> DATA SEGMENT
+---+
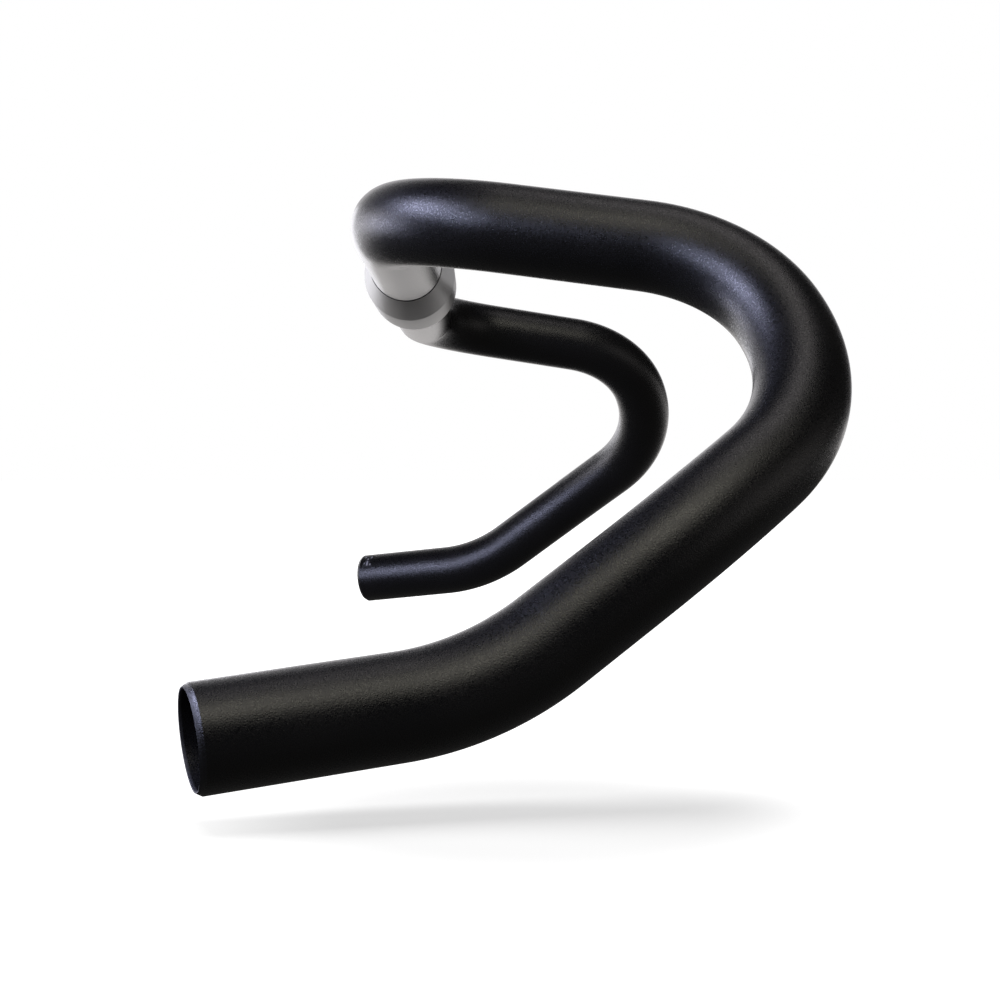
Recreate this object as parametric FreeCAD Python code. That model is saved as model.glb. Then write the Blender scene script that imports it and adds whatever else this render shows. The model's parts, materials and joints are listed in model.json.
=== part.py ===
import FreeCAD, Part
import os
from math import cos, radians, sin, sqrt, tan

V = FreeCAD.Vector

# ---------------------------------------------------------------- driving dimensions (mm)
# Frame: origin at the middle of the stem clamp, +X to the rider's right, +Y forward, +Z up.
GRIP_D = 23.8             # outside of the bent tube, the size levers and tape are made for
TUBE_WALL = 1.2           # wall of the bent tube
CLAMP_D = 31.8            # outside of the centre sleeve, oversize stem standard
CLAMP_LENGTH = 42.0       # cylindrical part of the sleeve
TAPER_LENGTH = 33.0       # each cone of the sleeve
SLEEVE_LIP = 0.25         # thickness left at the thin end of each cone
SLEEVE_EDGE = 0.2         # edge break where the cones meet the tube

# Right half of the centre line, from the middle of the bar to the open end: straight lengths
# between the bends, the centre-line radius of each bend, and the way each run points.
# A heading is turned from straight forward to the side, a pitch is upwards from level.
TOP_STRAIGHT = 147.77     # half of the level tops
TOP_BEND_R = 37.8
RAMP_HEADING = 9.19
RAMP_PITCH = -8.12
RAMP_STRAIGHT = 36.86     # seat of the brake lever
RAMP_BEND_R = 44.4
HOOK_HEADING = 65.57
HOOK_PITCH = -43.27
HOOK_STRAIGHT = 0.85
HOOK_BEND_R = 56.2
DROP_HEADING = 138.23
DROP_PITCH = -29.92
DROP_STRAIGHT = 1.09
DROP_BEND_R = 112.0
HEEL_HEADING = 162.99
HEEL_PITCH = -35.65
HEEL_STRAIGHT = 23.98
HEEL_BEND_R = 72.7
END_HEADING = 161.45
END_PITCH = -6.26
END_STRAIGHT = 45.11      # hand section, up to the open end

# Open ends.
END_CHAMFER_AXIAL = 1.3   # outside chamfer measured along the tube
END_CHAMFER_RADIAL = 0.85 # outside chamfer measured across the wall
BORE_BREAK = 0.1          # inside edge break

# Size labels on the top inner side of each end.
LABEL_LENGTH = 5.2        # along the tube
LABEL_ARC_DEG = 40.0      # round the tube
LABEL_THICKNESS = 0.12
LABEL_END_GAP = 2.8       # from the end of the tube to the label
LABEL_TILT_DEG = 38.0     # from straight up towards the middle of the bar

TUBE_R = GRIP_D / 2.0
BORE_R = TUBE_R - TUBE_WALL
CLAMP_R = CLAMP_D / 2.0


def heading_vector(heading, pitch):
    """Unit vector of one run from its heading and pitch in degrees."""
    level = cos(radians(pitch))
    side = radians(heading)
    return V(level * sin(side), level * cos(side), sin(radians(pitch)))


def runs():
    """Direction, straight length and following bend radius of each run of the right half."""
    return [
        (V(1.0, 0.0, 0.0), TOP_STRAIGHT, TOP_BEND_R),
        (heading_vector(RAMP_HEADING, RAMP_PITCH), RAMP_STRAIGHT, RAMP_BEND_R),
        (heading_vector(HOOK_HEADING, HOOK_PITCH), HOOK_STRAIGHT, HOOK_BEND_R),
        (heading_vector(DROP_HEADING, DROP_PITCH), DROP_STRAIGHT, DROP_BEND_R),
        (heading_vector(HEEL_HEADING, HEEL_PITCH), HEEL_STRAIGHT, HEEL_BEND_R),
        (heading_vector(END_HEADING, END_PITCH), END_STRAIGHT, 0.0),
    ]


def half_corners():
    """Corner points of the right half, from the tops to the open end."""
    corners = []
    place = V(0.0, 0.0, 0.0)
    setback = 0.0
    line = runs()
    for (along, straight, radius), (after, _, _) in zip(line, line[1:] + line[-1:]):
        taken = setback + straight
        setback = radius * tan(along.getAngle(after) / 2.0)
        place = place + along * (taken + setback)
        corners.append(place)
    return corners


def mirrored(point):
    """The same point on the left half."""
    return V(-point.x, point.y, point.z)


def unit(vector):
    """Unit vector along the given one."""
    return vector * (1.0 / vector.Length)


def rounded_corner(before, corner, after, radius):
    """Start, middle and end point of the arc that rounds one corner."""
    back = unit(before - corner)
    ahead = unit(after - corner)
    cos_between = back.dot(ahead)
    setback = radius * sqrt((1.0 + cos_between) / (1.0 - cos_between))
    bisector = unit(back + ahead)
    to_centre = sqrt(setback * setback + radius * radius)
    middle = corner + bisector * (to_centre - radius)
    return corner + back * setback, middle, corner + ahead * setback


def centre_line():
    """One smooth wire of lines and arcs from the left end to the right end."""
    right = half_corners()
    corners = [mirrored(p) for p in reversed(right)] + right
    right_radii = [TOP_BEND_R, RAMP_BEND_R, HOOK_BEND_R, DROP_BEND_R, HEEL_BEND_R]
    radii = list(reversed(right_radii)) + right_radii
    edges = []
    start = corners[0]
    for index, radius in enumerate(radii, start=1):
        first, middle, last = rounded_corner(
            corners[index - 1], corners[index], corners[index + 1], radius)
        edges.append(Part.makeLine(start, first))
        edges.append(Part.Arc(first, middle, last).toShape())
        start = last
    edges.append(Part.makeLine(start, corners[-1]))
    return Part.Wire(edges)


def swept_rod(path, radius):
    """Solid round rod of one radius along the path."""
    start = path.Edges[0].valueAt(path.Edges[0].FirstParameter)
    along = path.Edges[0].tangentAt(path.Edges[0].FirstParameter)
    profile = Part.Wire(Part.makeCircle(radius, start, along))
    return path.makePipeShell([profile], True, False)


def end_frame(side):
    """End point and outward direction of one side (+1 right, -1 left)."""
    heel, end = half_corners()[-2:]
    if side < 0:
        heel, end = mirrored(heel), mirrored(end)
    return end, unit(end - heel)


def turned(profile_points, origin, axis):
    """Solid of revolution of (radius, distance along the axis) points."""
    points = [V(r, 0.0, s) for r, s in profile_points]
    face = Part.Face(Part.makePolygon(points + points[:1]))
    solid = face.revolve(V(0, 0, 0), V(0, 0, 1), 360.0)
    solid.Placement = FreeCAD.Placement(origin, FreeCAD.Rotation(V(0, 0, 1), axis))
    return solid


def end_cutters(side):
    """Rings that take the outside chamfer and the inside edge break off one end."""
    end, out = end_frame(side)
    over = 1.0
    slope = END_CHAMFER_RADIAL / END_CHAMFER_AXIAL
    outside = turned([
        (TUBE_R - END_CHAMFER_RADIAL - slope * over, over),
        (TUBE_R + slope * over, -END_CHAMFER_AXIAL - over),
        (TUBE_R + 2.0 * over, -END_CHAMFER_AXIAL - over),
        (TUBE_R + 2.0 * over, over),
    ], end, out)
    inside = turned([
        (0.0, -BORE_BREAK - over),
        (BORE_R - over, -BORE_BREAK - over),
        (BORE_R + BORE_BREAK + over, over),
        (0.0, over),
    ], end, out)
    return outside, inside


def bar_tube():
    """The bent tube, hollow from end to end, with both ends dressed."""
    path = centre_line()
    tube = swept_rod(path, TUBE_R).cut(swept_rod(path, BORE_R))
    for side in (1, -1):
        outside, inside = end_cutters(side)
        tube = tube.cut(outside).cut(inside)
    return tube


def clamp_sleeve():
    """Centre sleeve on the tops: a cylinder for the stem between two cones."""
    half = CLAMP_LENGTH / 2.0
    reach = half + TAPER_LENGTH
    lip_r = TUBE_R + SLEEVE_LIP
    return turned([
        (TUBE_R, -reach),
        (lip_r - SLEEVE_EDGE / 2.0, -reach),
        (lip_r, -reach + SLEEVE_EDGE),
        (CLAMP_R, -half),
        (CLAMP_R, half),
        (lip_r, reach - SLEEVE_EDGE),
        (lip_r - SLEEVE_EDGE / 2.0, reach),
        (TUBE_R, reach),
    ], V(0, 0, 0), V(1, 0, 0))


def end_label(side):
    """Thin curved size label lying on the tube beside one open end."""
    end, out = end_frame(side)
    inward = V(-side, 0.0, 0.0)
    across = unit(inward - out * inward.dot(out))
    up = out.cross(across) * side
    if up.z < 0:
        up = up * -1.0
    tilt = radians(LABEL_TILT_DEG)
    middle = up * cos(tilt) + across * sin(tilt)
    half_arc = LABEL_ARC_DEG / 2.0
    face = Part.Face(Part.makePolygon([
        V(TUBE_R, 0, 0),
        V(TUBE_R + LABEL_THICKNESS, 0, 0),
        V(TUBE_R + LABEL_THICKNESS, 0, LABEL_LENGTH),
        V(TUBE_R, 0, LABEL_LENGTH),
        V(TUBE_R, 0, 0),
    ]))
    patch = face.revolve(V(0, 0, 0), V(0, 0, 1), LABEL_ARC_DEG)
    patch.rotate(V(0, 0, 0), V(0, 0, 1), -half_arc)
    axes = FreeCAD.Matrix(
        middle.x, (out.cross(middle)).x, out.x, 0,
        middle.y, (out.cross(middle)).y, out.y, 0,
        middle.z, (out.cross(middle)).z, out.z, 0,
        0, 0, 0, 1)
    base = end - out * (LABEL_END_GAP + LABEL_LENGTH)
    place = FreeCAD.Placement(axes)
    place.Base = base
    patch.Placement = place.multiply(patch.Placement)
    return patch


def main():
    """Build every piece and save each as its own node."""
    os.makedirs("parts", exist_ok=True)
    pieces = {
        "bar_tube": bar_tube(),
        "clamp_sleeve": clamp_sleeve(),
        "right_end_label": end_label(1),
        "left_end_label": end_label(-1),
    }
    for node, shape in pieces.items():
        shape.exportStep("parts/" + node + ".step")
        box = shape.BoundBox
        print(node, len(shape.Solids), shape.isValid(), round(shape.Volume, 1),
              [round(v, 2) for v in (box.XMin, box.XMax, box.YMin, box.YMax, box.ZMin, box.ZMax)])


main()
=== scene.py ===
"""Looks of a wide flared drop handlebar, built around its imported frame.

The bar is one bent tube in bead-blasted black anodising, a tapered sleeve in the middle for the
stem, and a small size label beside each open end. Everything is in metres, in the frame's axes:
+X to the rider's right, +Y forward and +Z up, from the middle of the stem clamp.
"""

import json
import logging
import math
from dataclasses import dataclass
from enum import Enum

import bmesh
import bpy
from mathutils import Matrix, Vector


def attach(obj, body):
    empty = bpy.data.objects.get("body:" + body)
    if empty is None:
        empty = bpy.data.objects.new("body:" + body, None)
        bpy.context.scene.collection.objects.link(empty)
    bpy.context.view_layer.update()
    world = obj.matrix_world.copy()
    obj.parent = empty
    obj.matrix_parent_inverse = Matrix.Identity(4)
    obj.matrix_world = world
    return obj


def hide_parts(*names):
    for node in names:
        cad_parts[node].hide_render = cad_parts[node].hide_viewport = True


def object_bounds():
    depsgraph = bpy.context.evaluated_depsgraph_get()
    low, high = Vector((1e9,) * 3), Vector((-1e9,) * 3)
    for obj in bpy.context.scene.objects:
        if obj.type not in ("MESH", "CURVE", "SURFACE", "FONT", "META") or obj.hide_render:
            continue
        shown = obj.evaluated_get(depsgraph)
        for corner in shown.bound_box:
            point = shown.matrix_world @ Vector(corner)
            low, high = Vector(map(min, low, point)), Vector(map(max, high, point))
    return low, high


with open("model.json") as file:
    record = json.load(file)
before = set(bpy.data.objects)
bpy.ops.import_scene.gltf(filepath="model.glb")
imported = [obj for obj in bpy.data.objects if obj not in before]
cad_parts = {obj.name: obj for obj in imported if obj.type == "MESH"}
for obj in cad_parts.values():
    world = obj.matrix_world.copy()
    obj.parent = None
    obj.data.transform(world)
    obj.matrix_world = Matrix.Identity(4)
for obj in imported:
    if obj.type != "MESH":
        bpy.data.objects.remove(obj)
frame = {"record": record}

LOG = logging.getLogger("drop_bar")
CAD_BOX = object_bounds()
MM = 0.001
BODY = "root"


class Side(Enum):
    """Which half of the bar, as the sign of X."""

    RIGHT = 1
    LEFT = -1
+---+
> SET EXERCISE
Copy out precisely the lines from the line with "for node, shape" to the line with "for node in" in the material above, including those two lines and omitting all the rest.

> SOLUTION TO THIS PROBLEM
    for node, shape in pieces.items():
        shape.exportStep("parts/" + node + ".step")
        box = shape.BoundBox
        print(node, len(shape.Solids), shape.isValid(), round(shape.Volume, 1),
              [round(v, 2) for v in (box.XMin, box.XMax, box.YMin, box.YMax, box.ZMin, box.ZMax)])


main()
=== scene.py ===
"""Looks of a wide flared drop handlebar, built around its imported frame.

The bar is one bent tube in bead-blasted black anodising, a tapered sleeve in the middle for the
stem, and a small size label beside each open end. Everything is in metres, in the frame's axes:
+X to the rider's right, +Y forward and +Z up, from the middle of the stem clamp.
"""

import json
import logging
import math
from dataclasses import dataclass
from enum import Enum

import bmesh
import bpy
from mathutils import Matrix, Vector


def attach(obj, body):
    empty = bpy.data.objects.get("body:" + body)
    if empty is None:
        empty = bpy.data.objects.new("body:" + body, None)
        bpy.context.scene.collection.objects.link(empty)
    bpy.context.view_layer.update()
    world = obj.matrix_world.copy()
    obj.parent = empty
    obj.matrix_parent_inverse = Matrix.Identity(4)
    obj.matrix_world = world
    return obj


def hide_parts(*names):
    for node in names:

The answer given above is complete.